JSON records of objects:
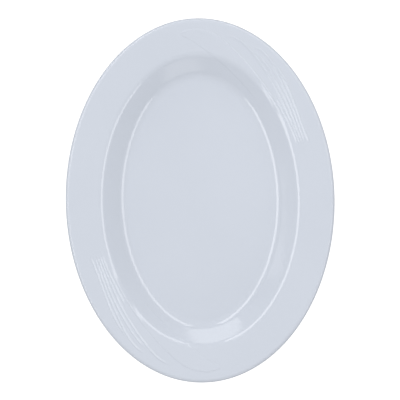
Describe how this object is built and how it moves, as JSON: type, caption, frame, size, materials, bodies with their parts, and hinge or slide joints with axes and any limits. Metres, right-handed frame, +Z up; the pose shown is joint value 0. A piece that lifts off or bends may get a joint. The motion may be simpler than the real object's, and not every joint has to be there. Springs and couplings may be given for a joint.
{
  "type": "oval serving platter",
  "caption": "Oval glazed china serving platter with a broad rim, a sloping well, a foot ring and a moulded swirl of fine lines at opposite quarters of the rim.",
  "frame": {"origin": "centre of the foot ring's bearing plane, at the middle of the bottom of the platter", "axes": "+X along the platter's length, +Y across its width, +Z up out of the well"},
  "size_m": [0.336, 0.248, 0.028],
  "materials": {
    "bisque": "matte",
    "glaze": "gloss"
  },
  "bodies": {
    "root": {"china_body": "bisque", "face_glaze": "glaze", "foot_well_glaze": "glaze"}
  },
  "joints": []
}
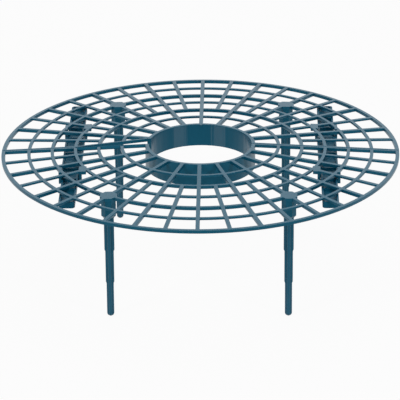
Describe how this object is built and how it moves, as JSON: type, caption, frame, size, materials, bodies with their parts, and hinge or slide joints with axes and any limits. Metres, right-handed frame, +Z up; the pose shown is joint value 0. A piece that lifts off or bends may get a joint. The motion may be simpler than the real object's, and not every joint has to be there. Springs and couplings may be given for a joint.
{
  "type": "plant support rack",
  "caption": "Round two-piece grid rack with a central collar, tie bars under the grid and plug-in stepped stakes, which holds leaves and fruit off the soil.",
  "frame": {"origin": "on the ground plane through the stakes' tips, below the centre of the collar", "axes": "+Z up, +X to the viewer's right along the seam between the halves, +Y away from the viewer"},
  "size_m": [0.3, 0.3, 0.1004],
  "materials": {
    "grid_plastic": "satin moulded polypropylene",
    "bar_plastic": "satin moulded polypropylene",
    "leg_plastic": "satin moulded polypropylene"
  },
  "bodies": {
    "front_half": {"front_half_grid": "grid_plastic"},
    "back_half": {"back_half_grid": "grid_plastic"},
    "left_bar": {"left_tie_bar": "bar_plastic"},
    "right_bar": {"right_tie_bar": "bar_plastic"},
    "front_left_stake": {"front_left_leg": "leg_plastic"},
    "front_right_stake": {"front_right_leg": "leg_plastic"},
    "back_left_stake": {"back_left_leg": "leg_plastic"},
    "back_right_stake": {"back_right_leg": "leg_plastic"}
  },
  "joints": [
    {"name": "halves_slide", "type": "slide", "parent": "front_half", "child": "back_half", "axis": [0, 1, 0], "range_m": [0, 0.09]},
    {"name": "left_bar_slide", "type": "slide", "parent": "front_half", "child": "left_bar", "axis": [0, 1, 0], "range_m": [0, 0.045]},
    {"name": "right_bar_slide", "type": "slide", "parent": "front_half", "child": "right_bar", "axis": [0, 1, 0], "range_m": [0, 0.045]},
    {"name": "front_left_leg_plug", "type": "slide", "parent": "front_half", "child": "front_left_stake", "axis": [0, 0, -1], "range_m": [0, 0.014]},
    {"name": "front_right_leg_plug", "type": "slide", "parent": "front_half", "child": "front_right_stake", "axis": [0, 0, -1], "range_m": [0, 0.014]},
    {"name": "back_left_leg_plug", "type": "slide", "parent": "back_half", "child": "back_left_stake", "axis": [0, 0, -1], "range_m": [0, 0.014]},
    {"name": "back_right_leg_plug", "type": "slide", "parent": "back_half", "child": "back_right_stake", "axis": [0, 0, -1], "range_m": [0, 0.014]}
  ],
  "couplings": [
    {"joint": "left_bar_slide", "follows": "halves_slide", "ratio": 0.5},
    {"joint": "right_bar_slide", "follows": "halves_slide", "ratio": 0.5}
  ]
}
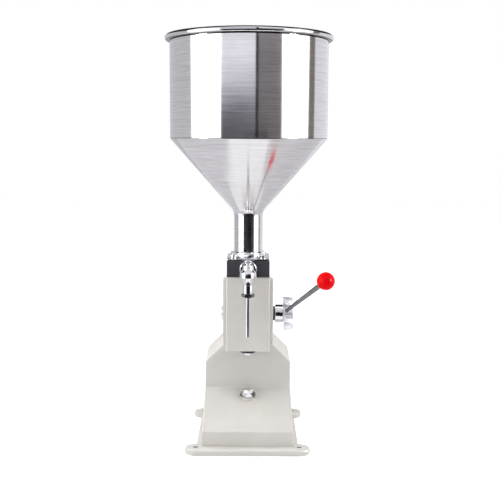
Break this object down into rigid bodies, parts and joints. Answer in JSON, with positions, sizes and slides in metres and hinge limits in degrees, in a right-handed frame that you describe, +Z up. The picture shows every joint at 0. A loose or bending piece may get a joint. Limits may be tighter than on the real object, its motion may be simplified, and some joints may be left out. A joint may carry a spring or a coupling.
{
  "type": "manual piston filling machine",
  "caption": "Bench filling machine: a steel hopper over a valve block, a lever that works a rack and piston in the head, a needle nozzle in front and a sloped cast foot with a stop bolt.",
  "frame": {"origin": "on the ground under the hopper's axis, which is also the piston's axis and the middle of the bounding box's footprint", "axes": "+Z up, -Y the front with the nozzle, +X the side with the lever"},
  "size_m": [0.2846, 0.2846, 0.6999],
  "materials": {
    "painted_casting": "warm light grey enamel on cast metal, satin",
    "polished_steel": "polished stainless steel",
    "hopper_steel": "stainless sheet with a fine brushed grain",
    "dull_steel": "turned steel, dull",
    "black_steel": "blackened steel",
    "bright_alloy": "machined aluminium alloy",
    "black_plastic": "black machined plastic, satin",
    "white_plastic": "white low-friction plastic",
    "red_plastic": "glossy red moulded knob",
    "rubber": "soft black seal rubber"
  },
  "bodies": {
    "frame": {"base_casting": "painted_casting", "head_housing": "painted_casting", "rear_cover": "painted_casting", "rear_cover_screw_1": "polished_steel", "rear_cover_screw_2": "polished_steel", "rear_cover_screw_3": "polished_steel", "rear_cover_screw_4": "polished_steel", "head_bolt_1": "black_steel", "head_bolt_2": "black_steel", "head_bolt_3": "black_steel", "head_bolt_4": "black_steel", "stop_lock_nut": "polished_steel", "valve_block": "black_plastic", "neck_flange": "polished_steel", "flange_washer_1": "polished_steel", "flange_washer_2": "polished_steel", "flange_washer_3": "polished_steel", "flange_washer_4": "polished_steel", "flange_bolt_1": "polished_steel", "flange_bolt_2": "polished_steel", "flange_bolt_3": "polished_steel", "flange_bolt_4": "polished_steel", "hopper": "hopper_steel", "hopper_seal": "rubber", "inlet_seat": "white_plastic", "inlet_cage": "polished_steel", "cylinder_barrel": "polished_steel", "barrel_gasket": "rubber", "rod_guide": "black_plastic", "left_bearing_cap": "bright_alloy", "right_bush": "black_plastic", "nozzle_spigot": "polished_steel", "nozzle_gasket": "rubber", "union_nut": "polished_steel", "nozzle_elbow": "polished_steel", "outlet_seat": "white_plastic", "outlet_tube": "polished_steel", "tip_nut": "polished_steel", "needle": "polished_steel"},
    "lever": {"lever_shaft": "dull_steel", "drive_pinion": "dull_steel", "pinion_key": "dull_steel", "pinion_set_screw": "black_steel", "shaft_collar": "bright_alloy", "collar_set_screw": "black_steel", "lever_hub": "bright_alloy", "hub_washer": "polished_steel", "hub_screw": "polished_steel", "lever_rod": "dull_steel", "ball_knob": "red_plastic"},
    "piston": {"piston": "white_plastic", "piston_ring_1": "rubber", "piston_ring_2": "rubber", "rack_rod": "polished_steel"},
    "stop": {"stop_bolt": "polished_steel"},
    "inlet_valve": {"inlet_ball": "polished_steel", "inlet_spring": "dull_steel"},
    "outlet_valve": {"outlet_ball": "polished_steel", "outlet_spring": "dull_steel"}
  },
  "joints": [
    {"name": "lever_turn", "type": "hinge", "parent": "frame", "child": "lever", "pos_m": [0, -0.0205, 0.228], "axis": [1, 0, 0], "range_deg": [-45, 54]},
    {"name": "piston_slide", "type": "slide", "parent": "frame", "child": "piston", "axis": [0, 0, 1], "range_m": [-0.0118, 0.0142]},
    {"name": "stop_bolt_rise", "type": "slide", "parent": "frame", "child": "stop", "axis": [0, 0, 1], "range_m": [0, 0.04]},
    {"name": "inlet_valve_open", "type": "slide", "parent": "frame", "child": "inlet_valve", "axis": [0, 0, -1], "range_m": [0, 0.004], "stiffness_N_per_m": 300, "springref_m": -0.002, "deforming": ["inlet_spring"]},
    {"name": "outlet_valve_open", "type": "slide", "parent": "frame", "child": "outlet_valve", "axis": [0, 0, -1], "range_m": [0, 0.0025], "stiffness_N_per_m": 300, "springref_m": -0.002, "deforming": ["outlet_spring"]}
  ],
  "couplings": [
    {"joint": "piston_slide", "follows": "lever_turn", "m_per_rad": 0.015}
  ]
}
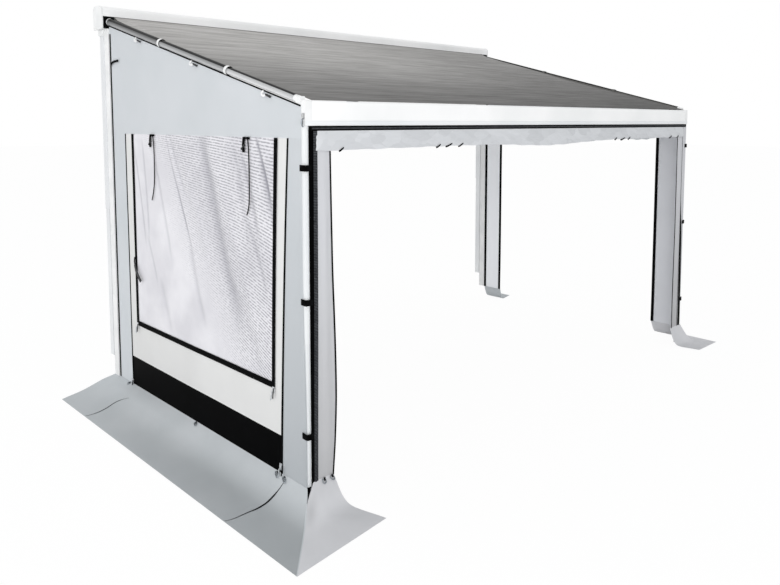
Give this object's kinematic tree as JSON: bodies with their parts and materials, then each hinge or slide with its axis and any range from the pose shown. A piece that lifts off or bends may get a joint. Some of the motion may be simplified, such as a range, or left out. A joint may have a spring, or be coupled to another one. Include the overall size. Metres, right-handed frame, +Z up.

§ **Challenge**
In the entries above, find lines with "from" and copy each.

§ **Task result**
  "frame": {"origin": "on the ground plane through the stakes' tips, below the centre of the collar", "axes": "+Z up, +X to the viewer's right along the seam between the halves, +Y away from the viewer"},
Give this object's kinematic tree as JSON: bodies with their parts and materials, then each hinge or slide with its axis and any range from the pose shown. A piece that lifts off or bends may get a joint. Some of the motion may be simplified, such as a range, or left out. A joint may have a spring, or be coupled to another one. Include the overall size. Metres, right-handed frame, +Z up.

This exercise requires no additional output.